The record in this ease shows no declaration of homestead was made until after the property was sold at sheriff’s sale under the foreclosure proceedings, but that a declaration was made, filed, and recorded before Matthew McB. Thomson purchased and had assigned to him the sheriff’s certificate of sale. It is therefore urged in behalf of respondent that Mrs. Atkinson, having failed to make, file, and have’recorded a declaration of homestead until after the property was sold under the foreclosure proceeding, waived her right to claim the property as a homestead.
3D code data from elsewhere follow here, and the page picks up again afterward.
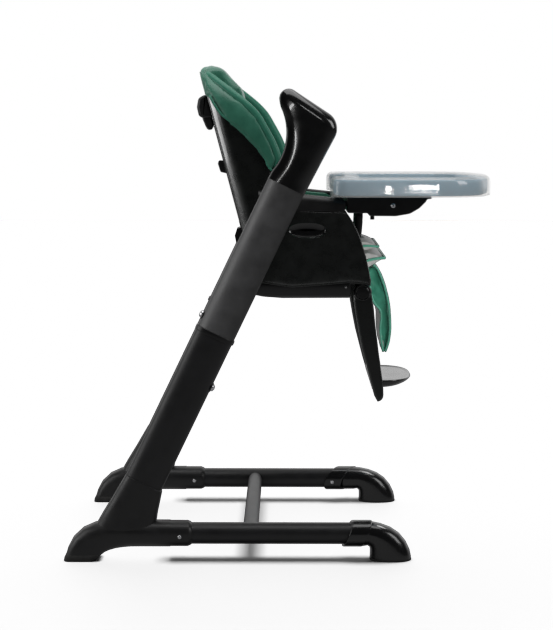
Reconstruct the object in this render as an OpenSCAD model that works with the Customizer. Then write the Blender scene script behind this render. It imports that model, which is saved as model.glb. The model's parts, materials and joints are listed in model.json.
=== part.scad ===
// Baby high chair with two leaning side legs, a reclining seat, a footrest and a sliding tray.
// +X is the front, +Y is the child's left, +Z is up. The origin is on the floor under the middle.
// Heights in the modules are measured from sole_z below the floor; grounded() lowers each node.

/* [Base] */
// Distance from the middle to each runner
side_y = 280; // [276:1:290]
// Outer diameter of the runner tubes
runner_d = 45; // [42:1:46]
// Height of the runner tube axis above the floor
runner_z = 62.5; // [60:0.5:66]
// Outer diameter of the cross bar
bar_d = 32; // [25:1:36]
// Place of the cross bar along X
bar_x = -67; // [-120:1:40]

/* [Legs] */
// Lean of the legs towards the front, from the vertical
lean = 25.7; // [25.5:0.1:26]
// Depth of the flat oval leg tube
leg_w = 83; // [82:0.5:84]
// Thickness of the flat oval leg tube
leg_t = 42; // [40:0.5:43]
// Wall of the leg tube
leg_wall = 2; // [1.5:0.25:2.5]

/* [Seat] */
// Half of the seat's outer width
seat_half = 190; // [188:1:194]
// Height of the top face of the seat pan
pan_z = 601; // [599:1:603]
// Wall of the moulded side panels
panel_t = 6; // [5:0.5:6]

/* [Backrest] */
// Half of the backrest shell's width
back_half = 155; // [150:1:157]
// Wall of the backrest shell
back_wall = 5; // [4:0.5:6]
// Recline of the rear face from the vertical
back_lean = 14.8; // [14:0.1:15.5]

/* [Tray] */
// Half of the tray's width
tray_half = 230; // [220:1:235]
// Height of the tray's rim
tray_top = 822; // [818:1:826]

/* [Hidden] */
$fn = 64;
eps = 0.1;
gap = 0.3;
black = [0.05, 0.05, 0.055];
green = [0.13, 0.38, 0.30];
grey = [0.62, 0.62, 0.60];
tray_blue = [0.44, 0.54, 0.58];

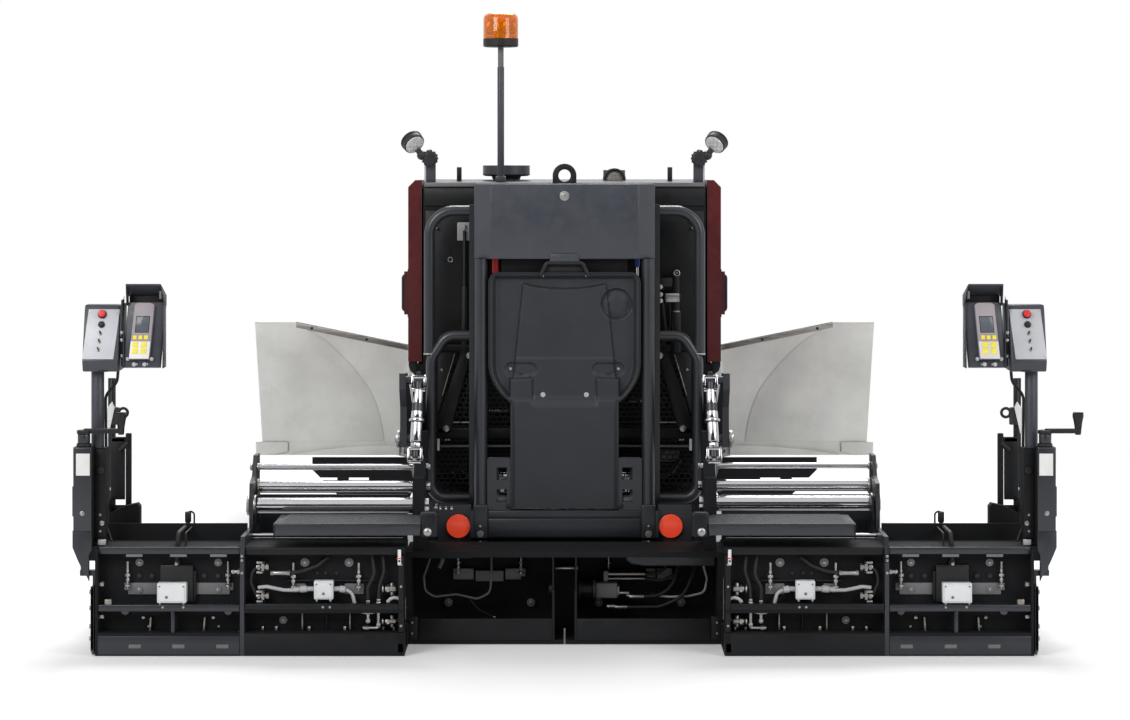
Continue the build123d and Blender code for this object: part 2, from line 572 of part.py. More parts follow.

Comp. Laws Utah 1907, section 1149, provides that:

"Any person who is the head of a family may make a declaration of homestead in the manner provided in the next two sections, but a failure to make such declaration shall not impair the homestead right.”

Section 1207:

"Neither the husband nor wife can remove the other, or their children, from their homestead without the consent of the other, unless the owner of the property shall, in good faith, provide another homestead suitable to the condition in life of the family. ”

It will be observed that under the foregoing provisions of the statute the failure to file a declaration of homestead as therein provided "shall not impair the homestead right.” Mrs. Atkinson therefore did not waive her right to occupy the property in question as her home by failing to file a declara*457tion oí homestead. Her husband, even if he were the sole owner, could not, under section 1207, legally remove her from the property without first providing her another homestead. Atkinson, therefore, could not, by transferring the legal title without his wife’s concurrence, confer upon the grantee any greater dominion over the property than he himself possessed.

For the reasons herein stated I am clearly of the opinion that the case should be reversed, with directions to the lower court to vacate and set aside the findings of fact and decree heretofore made and entered, and to dismiss the action.